A thousand thanks for the large Cargo of Miserable. 14 This is not the only good thing that is traduced by a bad name. We all like it much, and I doubt not I shall soon prefer it. I already find it sits much lighter on the Stomach

Pray send me at your leisure my dear Young friend’s Essay. I am glad she begins to addict herself to this wholesome Exercise If you give the topics, I would advise not always to give very serious ones at the beginning but vary them with subjects of morality and taste, as well as serious piety

Mr. Sandford let out in the joy of his heart that he and his Mary were to go to Brampton Park in May. Now I know my beloved Lady Ol[ivi]a will forgive me for saying, I hope if [tear]uld indeed be so happy as to make that pleasant visit it will not be at the same t[ime] [tear] I have a great regard for Mr. S. as a pleasant kind Neighbour, I think too that he is an improving character, but I can see him at home. I said not a word of my hope respecting my own visit, but I know he would like to make a party, and besides that tho very amiable he is not particularly intellectual I have another reason why I had rather be excused from joining them, it is too long, and too inconsiderable to trouble you with at present. I trust to that candor which I may say without flattering, makes so amiable a part of your character, to pardon this freedom, and to manage for me.

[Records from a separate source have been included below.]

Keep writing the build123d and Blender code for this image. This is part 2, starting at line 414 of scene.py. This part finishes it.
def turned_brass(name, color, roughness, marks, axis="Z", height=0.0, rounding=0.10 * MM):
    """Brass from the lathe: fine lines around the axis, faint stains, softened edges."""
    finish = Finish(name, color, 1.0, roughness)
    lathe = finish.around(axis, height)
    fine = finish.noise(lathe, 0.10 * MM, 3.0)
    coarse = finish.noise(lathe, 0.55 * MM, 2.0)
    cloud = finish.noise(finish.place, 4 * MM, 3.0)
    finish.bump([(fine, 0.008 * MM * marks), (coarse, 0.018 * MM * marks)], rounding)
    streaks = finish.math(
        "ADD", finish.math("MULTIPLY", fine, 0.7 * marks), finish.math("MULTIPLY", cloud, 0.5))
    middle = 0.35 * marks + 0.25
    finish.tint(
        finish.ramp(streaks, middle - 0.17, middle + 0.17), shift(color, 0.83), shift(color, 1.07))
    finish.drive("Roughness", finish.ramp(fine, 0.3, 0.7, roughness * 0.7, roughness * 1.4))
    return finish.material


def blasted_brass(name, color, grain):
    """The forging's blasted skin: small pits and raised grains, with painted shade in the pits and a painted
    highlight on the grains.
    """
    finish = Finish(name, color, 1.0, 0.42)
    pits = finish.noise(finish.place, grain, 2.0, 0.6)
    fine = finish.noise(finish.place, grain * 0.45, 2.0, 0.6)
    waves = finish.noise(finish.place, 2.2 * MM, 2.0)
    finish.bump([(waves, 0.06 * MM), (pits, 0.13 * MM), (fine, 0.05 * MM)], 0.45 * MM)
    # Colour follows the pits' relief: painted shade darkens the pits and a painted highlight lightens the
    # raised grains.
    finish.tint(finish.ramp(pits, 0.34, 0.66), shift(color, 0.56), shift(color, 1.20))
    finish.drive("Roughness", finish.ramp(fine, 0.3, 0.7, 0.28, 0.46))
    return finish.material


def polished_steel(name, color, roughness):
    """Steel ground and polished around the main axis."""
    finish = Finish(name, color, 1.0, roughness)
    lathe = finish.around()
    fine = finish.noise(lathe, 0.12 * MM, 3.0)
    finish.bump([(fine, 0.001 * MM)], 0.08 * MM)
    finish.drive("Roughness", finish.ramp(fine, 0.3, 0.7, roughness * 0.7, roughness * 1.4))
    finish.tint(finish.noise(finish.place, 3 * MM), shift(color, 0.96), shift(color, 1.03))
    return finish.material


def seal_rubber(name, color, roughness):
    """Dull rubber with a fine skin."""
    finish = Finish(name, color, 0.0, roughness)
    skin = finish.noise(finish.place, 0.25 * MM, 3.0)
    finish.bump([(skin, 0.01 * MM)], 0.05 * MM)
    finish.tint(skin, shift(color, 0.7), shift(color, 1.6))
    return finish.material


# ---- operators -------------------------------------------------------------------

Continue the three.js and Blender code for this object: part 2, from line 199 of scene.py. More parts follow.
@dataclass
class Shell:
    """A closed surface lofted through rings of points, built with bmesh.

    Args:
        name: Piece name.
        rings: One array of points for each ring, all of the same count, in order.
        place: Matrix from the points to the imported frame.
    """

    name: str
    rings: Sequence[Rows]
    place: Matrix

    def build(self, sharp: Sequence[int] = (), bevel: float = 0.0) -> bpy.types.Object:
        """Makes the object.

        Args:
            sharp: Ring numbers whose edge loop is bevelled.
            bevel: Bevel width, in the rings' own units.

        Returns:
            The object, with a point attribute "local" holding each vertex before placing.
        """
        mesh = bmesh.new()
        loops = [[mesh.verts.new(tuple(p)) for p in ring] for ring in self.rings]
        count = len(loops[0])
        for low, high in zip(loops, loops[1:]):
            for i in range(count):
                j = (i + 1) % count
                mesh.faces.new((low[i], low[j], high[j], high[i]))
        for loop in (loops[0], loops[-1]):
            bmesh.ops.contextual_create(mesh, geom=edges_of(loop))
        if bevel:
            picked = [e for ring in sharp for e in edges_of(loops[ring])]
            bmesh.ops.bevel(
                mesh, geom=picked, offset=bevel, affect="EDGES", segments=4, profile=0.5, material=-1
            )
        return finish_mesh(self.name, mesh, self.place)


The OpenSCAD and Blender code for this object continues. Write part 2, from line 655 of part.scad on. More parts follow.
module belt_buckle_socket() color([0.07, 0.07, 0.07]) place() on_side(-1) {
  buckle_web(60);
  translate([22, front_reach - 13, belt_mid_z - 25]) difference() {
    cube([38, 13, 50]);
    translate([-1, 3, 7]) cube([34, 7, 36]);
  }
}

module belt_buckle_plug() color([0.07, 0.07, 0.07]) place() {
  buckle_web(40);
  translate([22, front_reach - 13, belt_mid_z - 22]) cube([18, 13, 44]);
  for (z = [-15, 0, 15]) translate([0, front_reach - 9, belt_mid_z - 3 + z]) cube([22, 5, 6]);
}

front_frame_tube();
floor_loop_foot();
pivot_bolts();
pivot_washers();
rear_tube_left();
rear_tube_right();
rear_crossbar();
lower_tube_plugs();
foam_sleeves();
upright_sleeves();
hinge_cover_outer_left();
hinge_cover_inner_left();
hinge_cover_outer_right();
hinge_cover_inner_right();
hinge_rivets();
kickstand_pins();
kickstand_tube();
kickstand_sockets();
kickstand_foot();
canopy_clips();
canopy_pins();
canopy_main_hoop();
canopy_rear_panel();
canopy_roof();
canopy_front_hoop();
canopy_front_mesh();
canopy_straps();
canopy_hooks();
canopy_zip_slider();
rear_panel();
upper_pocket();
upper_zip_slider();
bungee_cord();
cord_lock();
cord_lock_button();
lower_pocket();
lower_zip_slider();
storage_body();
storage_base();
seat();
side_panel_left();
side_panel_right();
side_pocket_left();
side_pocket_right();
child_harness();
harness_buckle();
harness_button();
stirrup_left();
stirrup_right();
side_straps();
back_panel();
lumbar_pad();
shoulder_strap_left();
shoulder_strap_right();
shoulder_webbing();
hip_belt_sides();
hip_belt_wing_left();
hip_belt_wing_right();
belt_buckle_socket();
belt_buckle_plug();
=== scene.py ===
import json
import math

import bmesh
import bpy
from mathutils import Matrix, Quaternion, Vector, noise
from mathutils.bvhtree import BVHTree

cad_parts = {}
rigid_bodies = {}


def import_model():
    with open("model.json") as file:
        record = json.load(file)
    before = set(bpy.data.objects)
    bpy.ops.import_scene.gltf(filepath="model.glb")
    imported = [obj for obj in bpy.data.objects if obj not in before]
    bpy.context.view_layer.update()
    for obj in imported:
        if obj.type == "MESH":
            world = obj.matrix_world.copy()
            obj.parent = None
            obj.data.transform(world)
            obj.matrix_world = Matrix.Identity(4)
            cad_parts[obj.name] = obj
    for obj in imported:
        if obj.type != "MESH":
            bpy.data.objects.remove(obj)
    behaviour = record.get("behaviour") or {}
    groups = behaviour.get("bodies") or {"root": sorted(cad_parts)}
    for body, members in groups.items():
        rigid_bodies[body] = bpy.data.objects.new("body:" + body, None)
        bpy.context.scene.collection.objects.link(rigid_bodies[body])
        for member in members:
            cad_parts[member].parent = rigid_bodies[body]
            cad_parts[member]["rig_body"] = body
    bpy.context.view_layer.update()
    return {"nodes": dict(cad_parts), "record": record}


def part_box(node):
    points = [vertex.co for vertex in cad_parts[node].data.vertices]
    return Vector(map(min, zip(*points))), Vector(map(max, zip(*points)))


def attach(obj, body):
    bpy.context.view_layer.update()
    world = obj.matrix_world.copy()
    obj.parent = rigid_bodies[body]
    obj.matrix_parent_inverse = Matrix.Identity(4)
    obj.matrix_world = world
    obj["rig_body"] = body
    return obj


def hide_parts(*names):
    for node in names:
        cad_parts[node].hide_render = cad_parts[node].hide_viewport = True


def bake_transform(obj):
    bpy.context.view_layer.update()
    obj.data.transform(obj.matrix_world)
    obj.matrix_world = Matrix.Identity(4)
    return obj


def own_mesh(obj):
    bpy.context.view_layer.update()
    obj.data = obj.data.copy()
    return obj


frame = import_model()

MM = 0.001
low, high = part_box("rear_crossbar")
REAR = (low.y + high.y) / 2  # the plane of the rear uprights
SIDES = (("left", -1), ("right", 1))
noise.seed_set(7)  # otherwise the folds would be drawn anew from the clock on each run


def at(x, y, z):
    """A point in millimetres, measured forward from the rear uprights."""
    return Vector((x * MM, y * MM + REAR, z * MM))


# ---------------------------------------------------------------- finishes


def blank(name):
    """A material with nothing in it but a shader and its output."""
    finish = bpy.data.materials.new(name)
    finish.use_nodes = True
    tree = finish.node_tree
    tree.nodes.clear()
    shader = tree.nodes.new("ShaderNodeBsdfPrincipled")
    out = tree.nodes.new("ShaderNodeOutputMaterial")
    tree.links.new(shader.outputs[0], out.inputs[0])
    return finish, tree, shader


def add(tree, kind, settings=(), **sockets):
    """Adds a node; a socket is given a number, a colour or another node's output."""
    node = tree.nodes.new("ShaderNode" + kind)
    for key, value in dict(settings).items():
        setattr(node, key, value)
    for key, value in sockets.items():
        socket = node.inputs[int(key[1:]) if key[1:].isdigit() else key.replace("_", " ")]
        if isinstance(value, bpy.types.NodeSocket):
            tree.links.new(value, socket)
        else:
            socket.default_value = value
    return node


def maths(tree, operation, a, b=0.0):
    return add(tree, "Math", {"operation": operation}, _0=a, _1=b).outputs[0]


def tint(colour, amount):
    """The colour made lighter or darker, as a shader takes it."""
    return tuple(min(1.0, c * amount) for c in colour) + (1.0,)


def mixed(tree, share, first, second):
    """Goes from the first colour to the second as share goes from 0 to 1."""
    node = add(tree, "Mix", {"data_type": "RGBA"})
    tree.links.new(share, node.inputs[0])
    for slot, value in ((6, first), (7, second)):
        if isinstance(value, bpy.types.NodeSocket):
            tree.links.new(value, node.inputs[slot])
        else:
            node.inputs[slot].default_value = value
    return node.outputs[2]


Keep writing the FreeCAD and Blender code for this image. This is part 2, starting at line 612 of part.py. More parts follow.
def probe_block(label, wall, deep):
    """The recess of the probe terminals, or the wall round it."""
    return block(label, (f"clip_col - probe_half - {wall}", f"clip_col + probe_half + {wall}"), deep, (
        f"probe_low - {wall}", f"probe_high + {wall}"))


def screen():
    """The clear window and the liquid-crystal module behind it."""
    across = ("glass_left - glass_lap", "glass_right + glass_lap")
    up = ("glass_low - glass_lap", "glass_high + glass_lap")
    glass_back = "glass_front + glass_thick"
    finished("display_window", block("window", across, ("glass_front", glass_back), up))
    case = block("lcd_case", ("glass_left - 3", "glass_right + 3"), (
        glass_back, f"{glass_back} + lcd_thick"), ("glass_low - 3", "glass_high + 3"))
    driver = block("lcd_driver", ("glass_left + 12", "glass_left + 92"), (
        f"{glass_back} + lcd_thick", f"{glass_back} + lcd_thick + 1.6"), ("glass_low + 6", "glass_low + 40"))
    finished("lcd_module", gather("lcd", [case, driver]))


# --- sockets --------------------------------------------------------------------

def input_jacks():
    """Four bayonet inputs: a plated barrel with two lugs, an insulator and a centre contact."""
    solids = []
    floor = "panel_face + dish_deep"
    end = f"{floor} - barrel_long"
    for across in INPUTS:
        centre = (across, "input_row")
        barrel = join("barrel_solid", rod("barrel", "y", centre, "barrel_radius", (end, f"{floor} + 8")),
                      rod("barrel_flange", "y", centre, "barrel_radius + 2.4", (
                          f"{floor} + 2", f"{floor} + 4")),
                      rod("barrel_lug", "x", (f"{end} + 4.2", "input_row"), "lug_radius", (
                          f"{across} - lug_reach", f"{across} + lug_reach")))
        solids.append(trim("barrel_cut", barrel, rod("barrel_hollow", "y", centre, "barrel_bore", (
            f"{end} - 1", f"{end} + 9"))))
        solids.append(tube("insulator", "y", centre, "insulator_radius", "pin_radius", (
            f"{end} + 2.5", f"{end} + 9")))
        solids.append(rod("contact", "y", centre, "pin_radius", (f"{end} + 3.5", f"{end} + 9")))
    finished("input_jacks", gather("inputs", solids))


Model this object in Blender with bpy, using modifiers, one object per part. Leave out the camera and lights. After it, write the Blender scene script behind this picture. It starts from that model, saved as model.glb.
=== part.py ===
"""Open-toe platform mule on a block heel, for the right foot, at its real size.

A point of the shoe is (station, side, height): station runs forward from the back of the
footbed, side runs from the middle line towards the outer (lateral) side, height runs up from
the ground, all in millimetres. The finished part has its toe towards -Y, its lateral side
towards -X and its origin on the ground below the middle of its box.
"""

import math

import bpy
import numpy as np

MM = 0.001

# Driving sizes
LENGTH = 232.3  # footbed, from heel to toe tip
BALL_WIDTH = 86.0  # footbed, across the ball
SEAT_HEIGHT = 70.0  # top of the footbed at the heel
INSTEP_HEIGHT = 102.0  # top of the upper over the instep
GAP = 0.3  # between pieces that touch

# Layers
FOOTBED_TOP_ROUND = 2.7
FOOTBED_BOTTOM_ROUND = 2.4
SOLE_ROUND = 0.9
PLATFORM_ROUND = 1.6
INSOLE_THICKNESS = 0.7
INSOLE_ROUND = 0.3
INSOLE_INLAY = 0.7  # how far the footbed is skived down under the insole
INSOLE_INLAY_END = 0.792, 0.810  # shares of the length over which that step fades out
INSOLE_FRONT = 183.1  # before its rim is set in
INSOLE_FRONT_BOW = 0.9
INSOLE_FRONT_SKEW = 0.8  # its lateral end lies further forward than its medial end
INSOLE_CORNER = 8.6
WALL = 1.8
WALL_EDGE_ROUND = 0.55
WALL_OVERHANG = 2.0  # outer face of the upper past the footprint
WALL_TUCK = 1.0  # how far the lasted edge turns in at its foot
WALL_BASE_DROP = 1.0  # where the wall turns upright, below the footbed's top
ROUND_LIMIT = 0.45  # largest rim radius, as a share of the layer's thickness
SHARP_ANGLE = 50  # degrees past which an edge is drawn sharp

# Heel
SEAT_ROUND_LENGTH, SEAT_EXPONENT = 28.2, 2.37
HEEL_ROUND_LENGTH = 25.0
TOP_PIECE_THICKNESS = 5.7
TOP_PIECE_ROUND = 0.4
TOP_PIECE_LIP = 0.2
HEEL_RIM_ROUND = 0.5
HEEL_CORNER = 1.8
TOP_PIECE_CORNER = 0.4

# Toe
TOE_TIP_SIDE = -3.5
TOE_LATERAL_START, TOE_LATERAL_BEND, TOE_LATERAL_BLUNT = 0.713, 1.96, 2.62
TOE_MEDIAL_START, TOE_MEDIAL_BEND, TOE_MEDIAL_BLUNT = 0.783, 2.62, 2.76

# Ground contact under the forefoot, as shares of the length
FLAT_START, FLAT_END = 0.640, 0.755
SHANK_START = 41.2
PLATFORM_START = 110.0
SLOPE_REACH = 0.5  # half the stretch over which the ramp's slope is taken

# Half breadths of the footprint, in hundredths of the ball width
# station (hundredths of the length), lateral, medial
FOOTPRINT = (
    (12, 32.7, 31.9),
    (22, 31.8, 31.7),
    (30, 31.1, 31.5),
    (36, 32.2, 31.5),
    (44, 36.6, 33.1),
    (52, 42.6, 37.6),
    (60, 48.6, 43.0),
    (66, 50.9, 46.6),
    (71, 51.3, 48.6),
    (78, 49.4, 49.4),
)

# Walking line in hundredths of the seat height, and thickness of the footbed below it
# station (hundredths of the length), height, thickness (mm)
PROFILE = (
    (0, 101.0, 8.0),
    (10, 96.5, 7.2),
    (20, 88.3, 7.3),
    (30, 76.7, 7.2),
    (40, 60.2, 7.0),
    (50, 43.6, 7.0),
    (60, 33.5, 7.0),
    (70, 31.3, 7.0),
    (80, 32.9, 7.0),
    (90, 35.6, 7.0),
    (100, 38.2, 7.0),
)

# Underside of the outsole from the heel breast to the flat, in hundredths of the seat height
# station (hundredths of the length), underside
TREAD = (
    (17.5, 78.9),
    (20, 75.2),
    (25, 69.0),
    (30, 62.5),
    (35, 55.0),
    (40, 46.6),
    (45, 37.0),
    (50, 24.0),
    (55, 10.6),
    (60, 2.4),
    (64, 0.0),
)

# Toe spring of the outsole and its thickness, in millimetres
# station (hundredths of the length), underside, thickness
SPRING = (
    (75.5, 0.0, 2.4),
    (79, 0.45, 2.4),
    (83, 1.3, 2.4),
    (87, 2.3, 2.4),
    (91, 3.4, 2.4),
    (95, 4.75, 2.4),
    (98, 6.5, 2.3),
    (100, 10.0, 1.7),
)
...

May God bless you my dearest Madam! may his holy Spirit guide, direct and sanctify all your actions to his glory and your own eternal happiness is the cordial prayer of dear
Lady Olivia Your faithful
and obliged H More

I feel the benefit of this dry Air and have suffered less and Slept more since the frost, severe as it is, set in. My love to your fair Companion My Sisters present best respects



[1]

A game involving two participants, or neighbours one of whom enacts a series of bodily contortions having uttered, ‘Neighbour, I am going to torment you’. The other participant is supposed, in the spirit of the game, to be inflicting the contortions upon their neighbour.

[2]

Anna Seward did not, in fact, call Hannah More a ‘gloomy Calvinist’, but described her ‘talents and virtues’ in a letter to Whalley of 19 November 1801, published by Sir Walter Scott in his six-volume edition of Seward’s correspondence, which had appeared in 1811. In a subsequent paragraph Seward asserted that ‘The misery, the despair, which the gloomy Calvinistic tenets have produced, makes me abhor them; they are not Christianity; they are not common sense’ (p. 412). See Letters of Anna Seward: Written Between the Years 1784 and 1807 (Edinburgh: Archibald Constable & Co et al, 1811), pp. 411-12.

[3]

Anna Seward’s letter to Thomas Sedgwick Whalley of 19 November 1801 takes Mr. Inman’s side, though the words placed by More in quotation marks here are not found in Seward’s account of events. She writes that More had ‘distressed the feelings of that dear saint, that genuine Christian, Mr Inman, by introducing into his pulpit the rank Methodist, Mr Newton, which induced me to believe, that her endeavours to promote Methodist principles were continued in her neighbourhood’ (p. 411). A subsequent letter, to William Hayley of 7 March 1803, describes the same event in terms that more closely match those of More’s allegation: ‘When church was over Mr Inman expressed deep regret for having, however reluctantly, granted Miss More’s request. Now, said he, has this man, in one hour perhaps, rendered fruitless my labour of many years to keep my parishoners free from those wild, deceiving principles, which have turned the heads of half the poor ignorant people in this country’ (Letters of Anna Seward vol. 6, p. 65).